Chunking and Segmentation Strategies

Large documents don't fit in context windows whole. They need chunking: breaking into smaller, manageable pieces. Effective chunking preserves meaning while reducing size.

Semantic chunking splits documents at natural boundaries. For code, this means functions, classes, or modules. For prose, this means sections, paragraphs, or topics. Semantic chunks maintain coherence, ensuring each piece makes sense independently.

Size-based chunking splits documents at fixed intervals. This is simpler but risks breaking meaning. A function might split mid-implementation, making the chunk harder to understand. Size-based chunking works when semantic boundaries are unclear or when simplicity matters more than perfect coherence.

Overlapping chunks help maintain context across boundaries. Each chunk includes a small portion of the previous chunk, ensuring continuity. This prevents information loss at split points but increases total size.

Hierarchical chunking creates multiple levels of detail. A document might chunk into sections, then paragraphs, then sentences. The system loads high-level chunks first, drilling down only when needed. This enables efficient exploration of large documents.

Metadata enriches chunks. Each chunk should include information about its source, position, and relationships. This helps the system understand context and retrieve related chunks when needed.

Dynamic Context Loading

Static context loads everything upfront. Dynamic context loads information on demand. As the AI works, it requests additional context when needed. This keeps the context window focused on relevant information.

Query-driven loading responds to specific needs. When the AI needs information about a particular function, it loads that function's code. When it needs documentation, it loads relevant docs. This just-in-time approach minimizes wasted context space.
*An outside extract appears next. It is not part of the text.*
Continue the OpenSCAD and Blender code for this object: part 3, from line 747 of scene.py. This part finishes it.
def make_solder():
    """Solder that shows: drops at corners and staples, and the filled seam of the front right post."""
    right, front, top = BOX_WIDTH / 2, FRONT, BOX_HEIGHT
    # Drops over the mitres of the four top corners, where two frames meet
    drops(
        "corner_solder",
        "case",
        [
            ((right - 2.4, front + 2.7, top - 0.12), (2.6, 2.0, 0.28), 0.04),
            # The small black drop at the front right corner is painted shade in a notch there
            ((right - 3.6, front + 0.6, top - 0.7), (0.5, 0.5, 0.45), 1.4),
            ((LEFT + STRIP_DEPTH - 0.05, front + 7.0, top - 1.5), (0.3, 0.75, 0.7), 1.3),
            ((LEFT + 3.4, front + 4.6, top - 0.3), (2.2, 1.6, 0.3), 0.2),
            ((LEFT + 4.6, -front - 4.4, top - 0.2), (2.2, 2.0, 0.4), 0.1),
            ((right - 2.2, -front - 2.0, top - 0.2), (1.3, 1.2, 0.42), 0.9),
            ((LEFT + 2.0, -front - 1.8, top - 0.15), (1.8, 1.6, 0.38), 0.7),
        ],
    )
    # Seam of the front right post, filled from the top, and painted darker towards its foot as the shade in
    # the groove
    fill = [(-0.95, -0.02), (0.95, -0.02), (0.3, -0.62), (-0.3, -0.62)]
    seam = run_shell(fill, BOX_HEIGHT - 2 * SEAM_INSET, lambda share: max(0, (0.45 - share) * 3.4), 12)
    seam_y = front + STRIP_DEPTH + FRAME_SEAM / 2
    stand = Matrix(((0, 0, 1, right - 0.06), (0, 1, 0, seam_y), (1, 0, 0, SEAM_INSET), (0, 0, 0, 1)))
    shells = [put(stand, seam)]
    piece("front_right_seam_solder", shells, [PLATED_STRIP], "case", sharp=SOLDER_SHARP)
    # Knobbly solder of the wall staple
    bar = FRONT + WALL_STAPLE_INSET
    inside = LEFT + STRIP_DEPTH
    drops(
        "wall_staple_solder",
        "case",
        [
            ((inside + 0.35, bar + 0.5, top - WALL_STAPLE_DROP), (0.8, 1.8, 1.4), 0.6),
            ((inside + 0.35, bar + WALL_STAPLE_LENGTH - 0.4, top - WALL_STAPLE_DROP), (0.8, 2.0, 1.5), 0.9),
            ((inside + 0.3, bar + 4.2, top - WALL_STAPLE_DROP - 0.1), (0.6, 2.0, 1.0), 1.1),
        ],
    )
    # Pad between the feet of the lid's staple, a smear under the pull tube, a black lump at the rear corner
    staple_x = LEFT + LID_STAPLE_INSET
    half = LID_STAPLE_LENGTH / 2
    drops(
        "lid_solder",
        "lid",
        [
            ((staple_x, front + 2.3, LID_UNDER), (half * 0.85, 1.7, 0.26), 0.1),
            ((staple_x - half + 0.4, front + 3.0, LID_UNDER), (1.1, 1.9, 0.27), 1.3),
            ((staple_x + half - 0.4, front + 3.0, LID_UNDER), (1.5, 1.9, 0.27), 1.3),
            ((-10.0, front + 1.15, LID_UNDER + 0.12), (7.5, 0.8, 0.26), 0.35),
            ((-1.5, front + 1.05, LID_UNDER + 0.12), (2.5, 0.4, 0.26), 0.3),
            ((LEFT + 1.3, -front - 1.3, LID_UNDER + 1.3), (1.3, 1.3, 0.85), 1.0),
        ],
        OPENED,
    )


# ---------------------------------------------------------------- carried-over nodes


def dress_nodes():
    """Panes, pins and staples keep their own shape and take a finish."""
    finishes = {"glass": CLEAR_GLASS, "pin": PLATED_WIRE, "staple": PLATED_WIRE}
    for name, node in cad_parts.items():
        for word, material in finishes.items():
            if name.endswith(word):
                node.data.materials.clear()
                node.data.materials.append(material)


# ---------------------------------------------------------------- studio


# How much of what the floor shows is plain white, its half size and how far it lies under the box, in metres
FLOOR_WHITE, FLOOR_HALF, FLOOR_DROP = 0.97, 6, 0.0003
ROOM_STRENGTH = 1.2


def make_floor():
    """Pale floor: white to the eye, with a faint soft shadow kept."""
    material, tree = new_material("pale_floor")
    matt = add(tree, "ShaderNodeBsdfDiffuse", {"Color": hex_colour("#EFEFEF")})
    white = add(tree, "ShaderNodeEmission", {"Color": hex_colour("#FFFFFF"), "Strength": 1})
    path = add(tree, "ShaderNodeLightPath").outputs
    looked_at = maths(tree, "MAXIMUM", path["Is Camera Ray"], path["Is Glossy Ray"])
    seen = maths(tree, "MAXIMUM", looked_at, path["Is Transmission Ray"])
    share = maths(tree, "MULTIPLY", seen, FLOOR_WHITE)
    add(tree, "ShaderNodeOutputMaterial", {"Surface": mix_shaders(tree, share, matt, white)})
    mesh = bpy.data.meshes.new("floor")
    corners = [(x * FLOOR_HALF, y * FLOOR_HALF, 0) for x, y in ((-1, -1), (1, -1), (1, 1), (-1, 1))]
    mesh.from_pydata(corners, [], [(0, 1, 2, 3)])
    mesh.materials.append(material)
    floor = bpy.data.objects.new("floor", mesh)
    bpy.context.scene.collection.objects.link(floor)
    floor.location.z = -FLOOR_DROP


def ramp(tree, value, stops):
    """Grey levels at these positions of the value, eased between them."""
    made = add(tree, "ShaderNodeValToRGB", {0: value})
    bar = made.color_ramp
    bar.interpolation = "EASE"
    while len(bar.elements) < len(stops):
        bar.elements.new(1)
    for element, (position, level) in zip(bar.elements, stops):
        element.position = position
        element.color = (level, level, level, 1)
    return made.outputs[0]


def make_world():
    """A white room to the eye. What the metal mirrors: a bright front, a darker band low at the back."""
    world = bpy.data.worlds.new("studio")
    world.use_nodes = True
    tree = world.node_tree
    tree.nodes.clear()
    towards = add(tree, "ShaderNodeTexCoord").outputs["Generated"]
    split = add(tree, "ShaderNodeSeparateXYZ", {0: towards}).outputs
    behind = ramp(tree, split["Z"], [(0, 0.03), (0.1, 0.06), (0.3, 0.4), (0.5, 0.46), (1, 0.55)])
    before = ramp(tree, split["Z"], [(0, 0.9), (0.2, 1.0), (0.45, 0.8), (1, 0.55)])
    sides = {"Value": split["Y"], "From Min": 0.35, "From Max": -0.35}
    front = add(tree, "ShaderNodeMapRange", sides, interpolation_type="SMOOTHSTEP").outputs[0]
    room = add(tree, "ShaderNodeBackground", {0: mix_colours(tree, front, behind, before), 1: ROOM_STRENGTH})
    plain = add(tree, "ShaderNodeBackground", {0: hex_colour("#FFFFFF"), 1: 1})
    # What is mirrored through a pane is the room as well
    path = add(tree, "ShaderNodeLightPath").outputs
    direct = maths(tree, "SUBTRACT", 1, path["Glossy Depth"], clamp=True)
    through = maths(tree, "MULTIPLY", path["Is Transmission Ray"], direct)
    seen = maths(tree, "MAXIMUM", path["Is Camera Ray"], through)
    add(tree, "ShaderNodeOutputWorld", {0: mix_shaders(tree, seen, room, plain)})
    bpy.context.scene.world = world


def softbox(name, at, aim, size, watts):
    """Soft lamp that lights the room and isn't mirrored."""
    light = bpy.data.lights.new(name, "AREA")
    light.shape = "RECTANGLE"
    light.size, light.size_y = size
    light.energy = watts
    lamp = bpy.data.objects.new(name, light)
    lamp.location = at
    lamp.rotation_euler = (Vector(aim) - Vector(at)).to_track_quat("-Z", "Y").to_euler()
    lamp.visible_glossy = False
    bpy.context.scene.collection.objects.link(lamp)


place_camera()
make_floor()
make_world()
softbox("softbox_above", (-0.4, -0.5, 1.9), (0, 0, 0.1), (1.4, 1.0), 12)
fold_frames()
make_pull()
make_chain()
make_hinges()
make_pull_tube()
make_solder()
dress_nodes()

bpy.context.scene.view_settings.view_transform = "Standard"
Predictive loading anticipates needs. If the AI is working on authentication code, it might preload related security utilities. If it's writing tests, it might preload the test framework documentation. Predictive loading balances proactive preparation with context efficiency.

Lazy loading defers information until absolutely necessary. The system provides summaries or references first. Only when the AI explicitly requests details does it load full content. This maximizes context availability for critical information.
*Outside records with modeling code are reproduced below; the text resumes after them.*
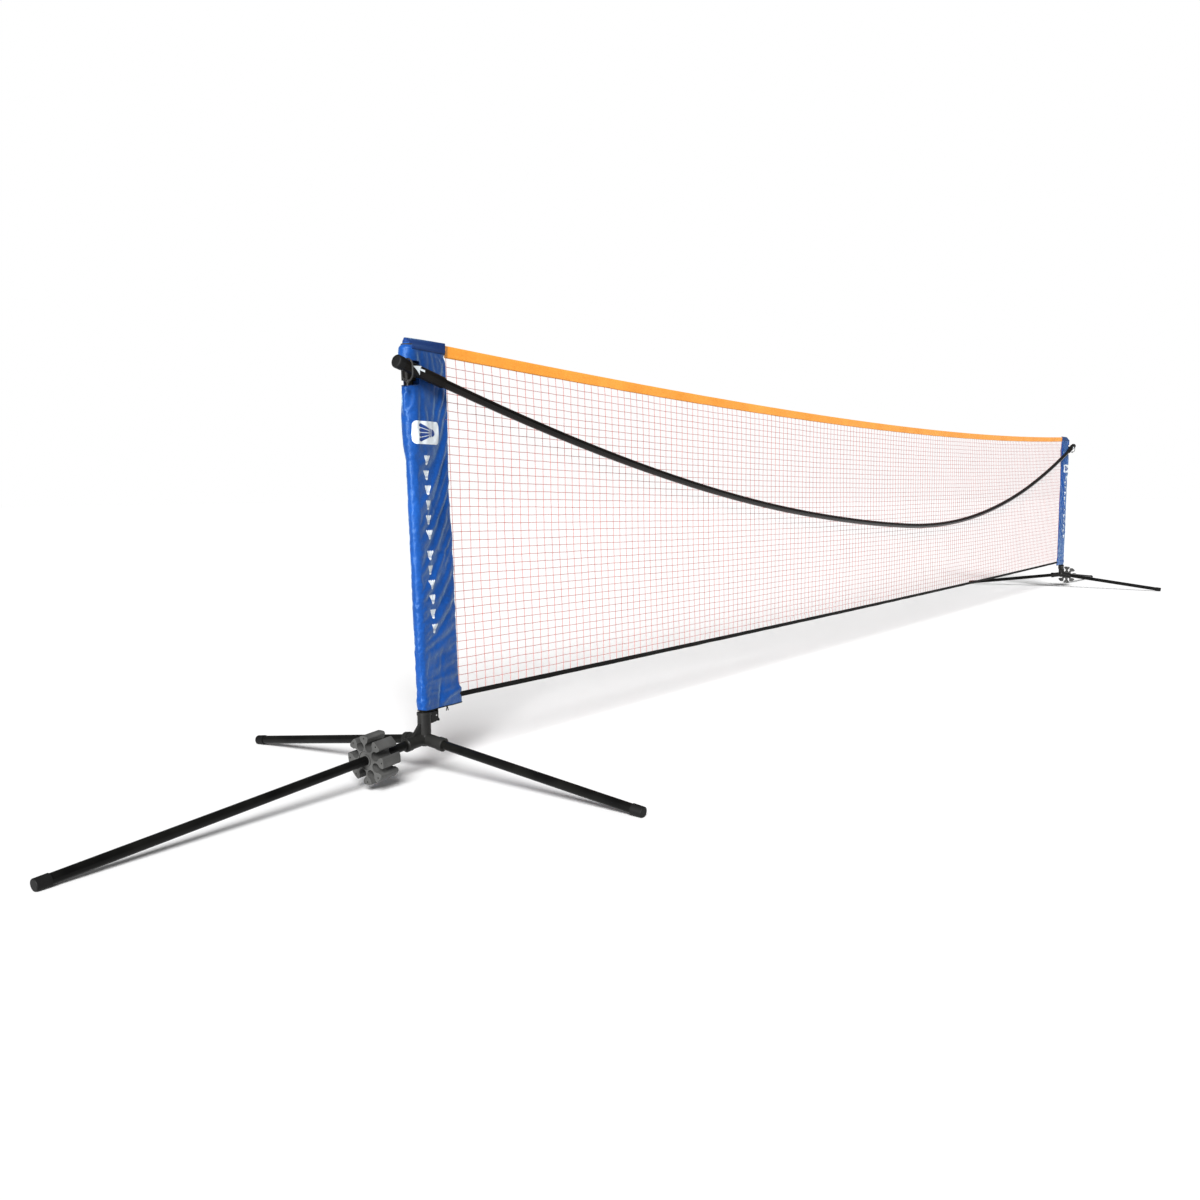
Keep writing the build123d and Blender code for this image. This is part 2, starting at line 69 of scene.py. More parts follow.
# the sleeves' cloth: radii of the pocket up the post, its head band and its window
SLEEVE_COLUMNS = 64
SLEEVE_ROWS = 168
SNUG_R = 0.0114
FULL_R = 0.0134
COLLAR_POCKET_R = 0.0170
HEM_POCKET_R = 0.0085
SHUT_R = 0.0012
HEM_BAND = 0.025
WINDOW_HALF = 0.0215
WINDOW_BEHIND = 0.001
WINDOW_FRONT = 0.0165
MOST_SETTLING = 0.006
SETTLING_SHARE = 0.75
POST_CLEARANCE = 0.0112    # cloth's least distance from the post's axis
CORD_R = 0.0016
CORD_CLEARANCE = 0.0138    # the same beside a cord's ring round the post
COLLAR_CLEARANCE = 0.0156  # the same beside the rod holder's collar
CLOTH_THICKNESS = 0.0005
BAND_THICKNESS = 0.0009
PRINT_THICKNESS = 0.00015
HEM_DEPTH = 0.012          # stitches above the bottom edge
PRINT_LIFT = 0.0002        # a print above the cloth
PRINT_FINEST = 0.0035      # longest edge in a print's mesh
MARK_COUNT = 12
MARK_TOP, MARK_BOTTOM = 0.628, 0.2955
MARK_GAP = 0.40            # extra space halfway down the column of marks, as a share of their pitch
ARROW_OUT = 0.0115         # middle of the holder's arrow, outward from the post's axis

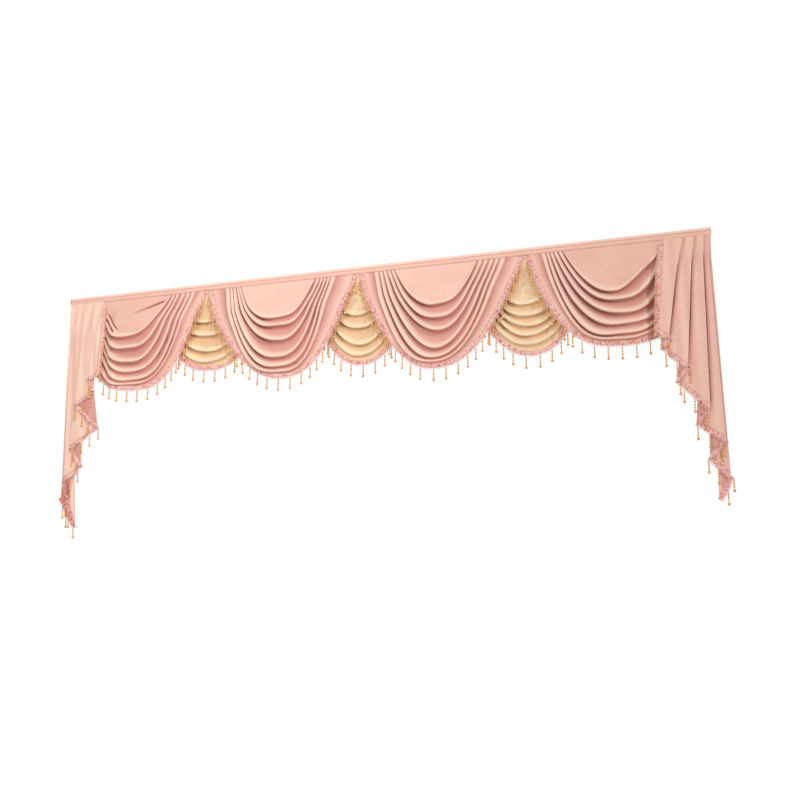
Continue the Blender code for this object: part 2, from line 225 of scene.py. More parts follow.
def hanging_line(left, left_power, low_x, low_z, right_power, right, spans, waver):
    """Points of one fold line, evenly spaced along it, with its ends tucked in the heading."""
    share = np.linspace(-1, 1, LINE_SAMPLES)
    left_half = share < 0
    x = np.where(left_half, low_x + (low_x - left) * share, low_x + (right - low_x) * share)
    power = np.where(left_half, left_power, right_power)
    z = low_z + (TUCKED_Z - low_z) * np.abs(share) ** power
    z = z + WAVER_HEIGHT * np.sin(WAVER_TURNS * share + waver) * (1 - share ** 4)
    length = np.concatenate(([0], np.cumsum(np.hypot(np.diff(x), np.diff(z)))))
    below = np.nonzero(z < BELOW_BAND_Z)[0]
    inside = np.linspace(length[below[0]], length[below[-1]], spans - 1)
    places = np.concatenate(([0], inside, [length[-1]]))
    return np.stack((np.interp(places, length, x), np.interp(places, length, z)), axis=1)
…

Caching strategies keep frequently accessed information readily available. If the AI repeatedly references certain files or documentation, those stay loaded. Less frequently accessed information gets evicted to make room.

Context Window Optimization Techniques

Compression reduces information size without losing meaning. Summarization condenses long documents into key points. Code minification removes comments and whitespace. These techniques trade some detail for space efficiency.

Reference systems replace repeated information with pointers. Instead of including the same function definition multiple times, include it once and reference it elsewhere. This works well for frequently mentioned entities.

Selective inclusion loads only relevant portions of files. If working on a specific function, load that function and its immediate dependencies, not the entire file. This requires understanding code structure and relationships.

Token-efficient formatting reduces overhead. Verbose formatting consumes tokens without adding information. Compact representations preserve meaning while minimizing size. For example, JSON can be minified, and code can omit unnecessary whitespace.

Progressive disclosure reveals information gradually. Start with high-level overviews. Drill into details only when necessary. This keeps the context window focused on the current level of abstraction.

Best Practices for Implementation

Monitor context usage continuously. Track how much of the context window is consumed and by what. Identify inefficiencies and optimize accordingly. Context monitoring should be automatic and transparent.

Design for context limits from the start. Don't assume unlimited context. Build systems that work within constraints. This forces good information architecture and prevents problems as scale increases.

Test with realistic data. Small examples fit easily in context. Real-world documents and codebases don't. Test context management with actual data to identify bottlenecks and edge cases.

Provide context visibility. Users should understand what information the AI is working with. This builds trust and helps users provide better context when needed.

Implement graceful degradation. When context limits are reached, the system should handle it smoothly. Prioritize essential information, trim optional details, and communicate limitations clearly.

Balance automation with control. Automatic context management handles routine cases. Manual controls let users override when automatic systems make poor choices. Both are necessary.

Effective context management transforms AI capabilities. By organizing information hierarchically, loading dynamically, and optimizing continuously, AI systems can handle complex tasks that would otherwise overwhelm their context windows. The result is more capable, more reliable, and more useful AI assistance.